Art, beer, and emotional homomorphism

I went to my first Drunken Philosophy meetup at the behest of friend and fellow blogger Kayla (one half of Crows Against Murder dot Tumblr dot com), and it was really great. One of the more interesting questions, not coincidentally posed by her, involved the nature of art. This is a topic over-ripe with potential, but we eventually digressed from Kayla's initial question ("When an artist makes better art over time, what exactly is the thing that's getting better?") to the nuanced categorization question of What is Art? Specifically, we were interested in figuring out what distinguishes Art from Propaganda and Craft. And for that we asked whether beer brewing is an Art.



We agreed that it is not, at least not what most people think of as beer brewing. When a brewer makes a beer, they are aiming for a specific taste-sensation (hereafter "taste")—this is a mental experience that is obviously tied to an external physical stimulus. That is, if a brewer wants to make a stout that tastes of chocolate, they don't need to actually put chocolate into the beer. In fact distilled spirits and wines are a better example of this: most of the flavors you get in wine or whiskey, for example, aren't actually from the things you think they're from. There's no actual vanilla or apple or coffee, it's a trick of the taste receptors.

But beer brewing is not merely the mechanical stimulation of taste receptors: that is a relatively deterministic matter of fitting the right-shaped molecules to the right-shaped receptors. Rather, it's a Craft: there's no computer formula to hit a specific taste in one's beer (though I could easily see computers aiding in the brewing process), it has an element of human intuition and experience.

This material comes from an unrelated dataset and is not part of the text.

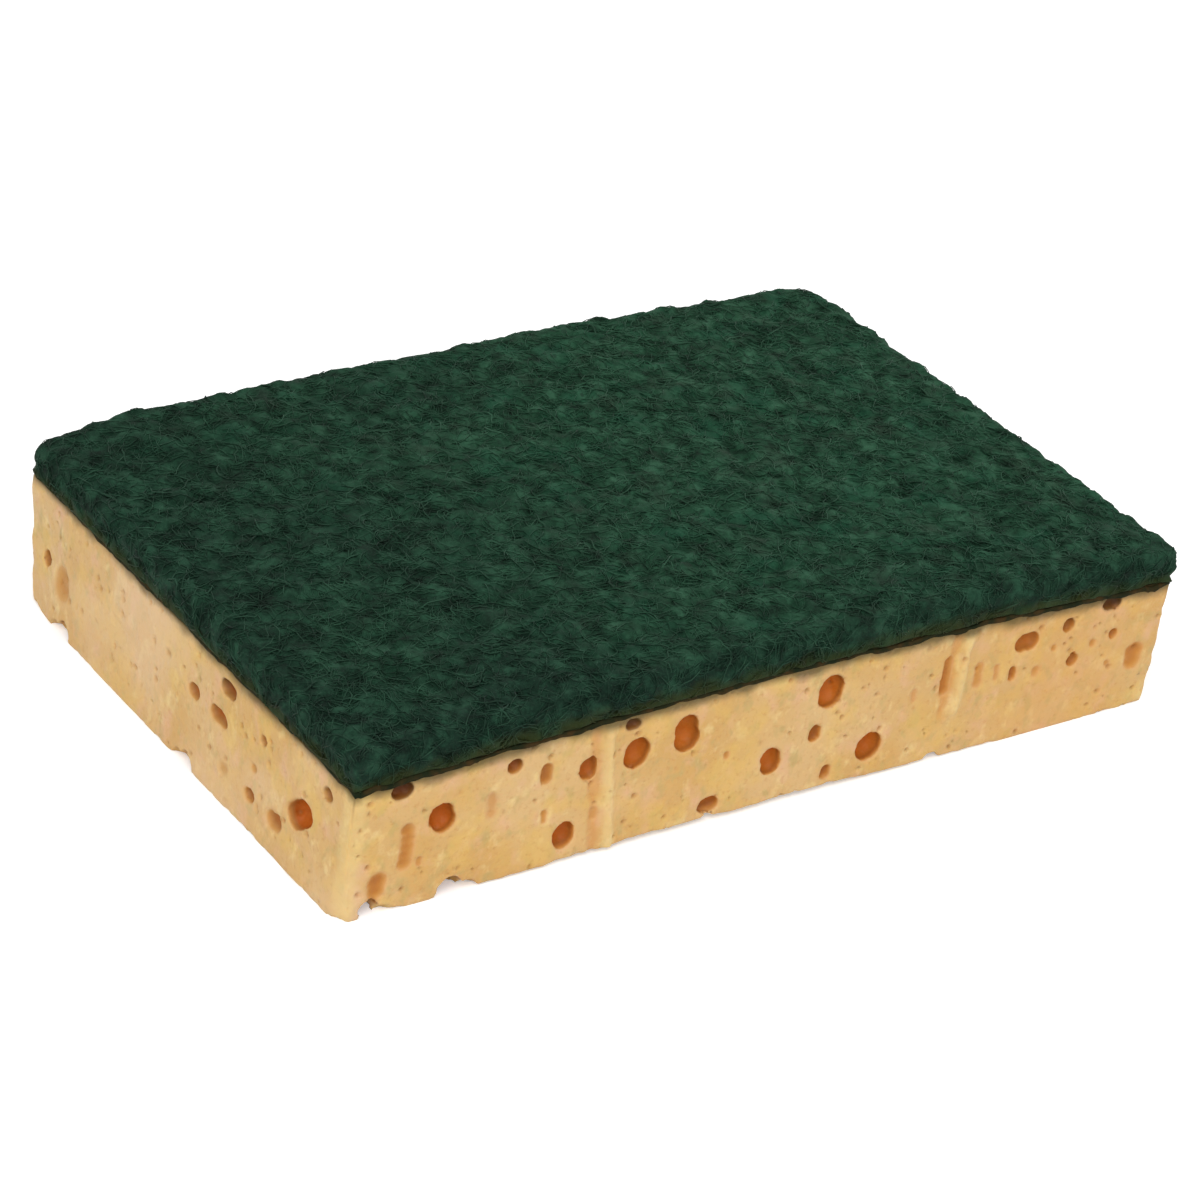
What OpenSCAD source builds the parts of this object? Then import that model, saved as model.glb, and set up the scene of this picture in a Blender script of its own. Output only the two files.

Art is even different from that, though: most people would consider a beer to be a work of Art, at least not in a serious way. Even a very well-crafted pint of beer does not have the same quality as a work of Art. The reason, that several of us arrived at, had something to do with what the artist is doing mentally. An artist is trying to induce an emotional reaction, usually based off of their own personal experience: the example we used was a particularly sublime sunset. The artist experiences some complex emotional state on viewing the sunset, and seeks to invest a work of Art with (something like) that emotional state. The idea, then, is that most people viewing the Art will also experience (something like) that emotional state.

The distinction, then, is that emotions are entirely internal to ourselves. Yes, they have physical causes (brain chemistry and all that) but we don't naively act as though our bodies are that complex. We tend to think of our internals as being harder to influence than our externals—flesh, sensory organs, and so on—and so to induce an emotional state is taken as more rare a skill than inducing a sensory state. This lines up with the more general psychology of scarcity—and we did agree that Art has a quality of preciousness or rarity about it.

More complications arose from there. Commercial qualities debased art, we agreed: but the great Renaissance artists were commissioned for almost all of their work, and yet it's commonly accepted that Michaelangelo was a great painter and sculptor even though his most famous works were paid for and dictated. It wasn't like they let him into the Sistine Chapel and said "have at, you artist you"—they expected that his completed work induce the emotions of piety, reverence, and awe before the glory of God and Church. Religious art, or religious advertisement? Only history has given us the distance to judge. Perhaps future generations will see certain Superbowl commercials as great art.

The idea that artists create a channel between [their experience] -> [their emotional state] -> [ART] -> [your experience] -> [your emotional state ~ their emotional state] made me think of mathematics, specifically the concept of a homomorphism. In math you study objects or spaces with various "structural" properties. A simple example is how multiplication works with integers. (Some spaces don't have the same "multiplication"!) If you can find a rule that takes things from one space (configurations of a tetrahedron, say) to things in another space (special kinds of matrices) while preserving that structure, you have what's called a homomorphism ("same shape").

Is Art really the creation of (something like) a homomorphism between the space of the artist's emotions and the space of your emotions? And at the deeper level of cognition, is our conception of Art related, in analogous fashion, to our concept of mathematical elegance? It's probably not a coincidence that Bertrand Russell referred to mathematics this way:
"Mathematics, rightly viewed, possesses not only truth, but supreme beauty — a beauty cold and austere, like that of sculpture, without appeal to any part of our weaker nature, without the gorgeous trappings of painting or music, yet sublimely pure, and capable of a stern perfection such as only the greatest art can show. The true spirit of delight, the exaltation, the sense of being more than Man, which is the touchstone of the highest excellence, is to be found in mathematics as surely as poetry."

He implies a hierarchy even within Art there—sculpture and/or poetry somehow on a different level than paintings or music—and I'm not even going to go there. In fact I'm going to leave it right here, before the art-math connection gets too far out of hand. In the meantime, contemplate some art. And drink a beer.